Developing countries face formidable institutional challenges in implementing IP protection, as required by TRIPS. Since the majority of developing countries with limited technological and scientific capacity have little to gain in the medium term from implementing TRIPS obligations, a major concern must be to limit the human and resource cost of establishing IP regimes. At the same time, these nations need to ensure that their national IP regimes operate in the public interest and are effectively regulated. The more technologically advanced developing countries will also want to ensure that their IP regimes complement and enhance their broader policies for encouraging technological development and innovation.
The challenges include formulating appropriate policy and legislation; administering IPRs in line with international obligations; and enforcing and regulating IPRs in a pro-competitive manner appropriate to national levels of development. Of course, many of these IP-related institutional and policy challenges are common to all countries but they are especially acute for many developing countries. And, importantly, the economic and regulatory context in developing countries in which IP regimes are being revised, in line with TRIPS, is often quite different from that in developed countries.
Difficult choices are involved.

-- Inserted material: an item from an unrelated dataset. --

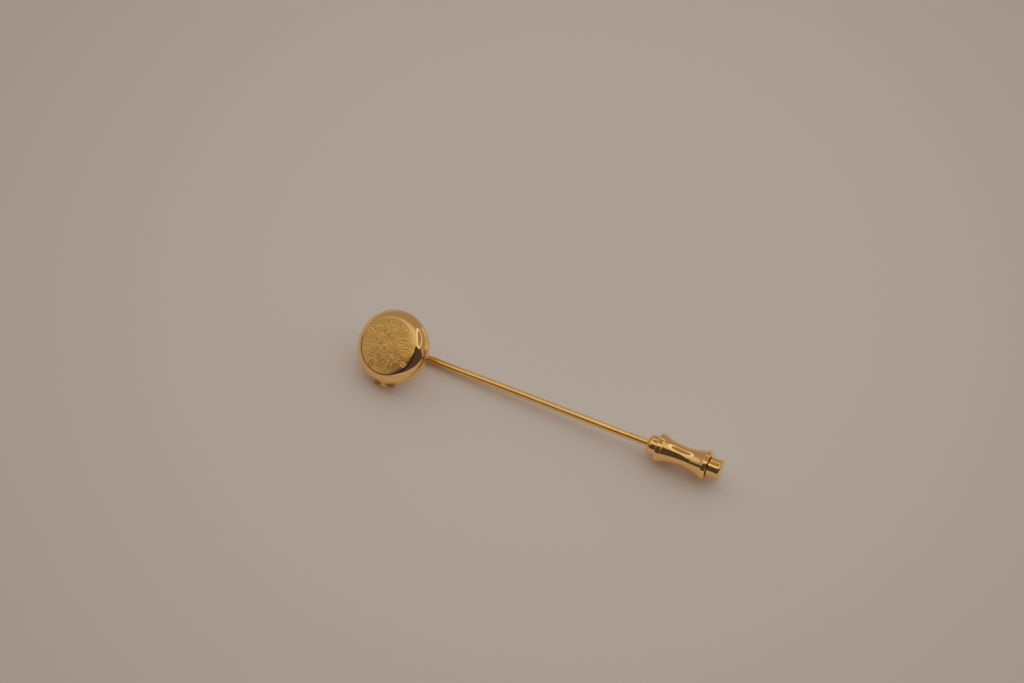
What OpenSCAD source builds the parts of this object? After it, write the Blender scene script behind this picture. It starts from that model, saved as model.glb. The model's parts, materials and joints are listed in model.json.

Should a developing country, for want of its own resources, be satisfied with re-registering patents because they have been granted in a developed country? Or should it attempt to develop national capacity in the examination of patents, in order to apply the different standards of patentability that we suggest may be appropriate? Under current circumstances, this is a very difficult task for the IPR administration institutions in most developing countries.
In this chapter we consider:
· What are the requirements for making effective IP policy and legislation in developing countries?
· How should developing countries approach the implementation of IP policy and enforcement of IP rights?
· How can developed countries and international institutions provide effective technical assistance to developing countries?
As the majority of developing countries, including LDCs, are either members of the WTO or in the process of becoming so, implementation of TRIPS requires changes in industrial property and copyright legislation. In some areas the changes will be relatively minor. In others, entirely new legislation is required. Many developing countries have already amended their IP legislation to comply with TRIPS and meet their January 2000 deadline. A much smaller number of LDCs have so far completed the legal and institutional reforms required to put TRIPS into practice. In addition to TRIPS, those countries not already members of international treaties such as the Paris and Berne Conventions may choose to join and this will require further legislative changes.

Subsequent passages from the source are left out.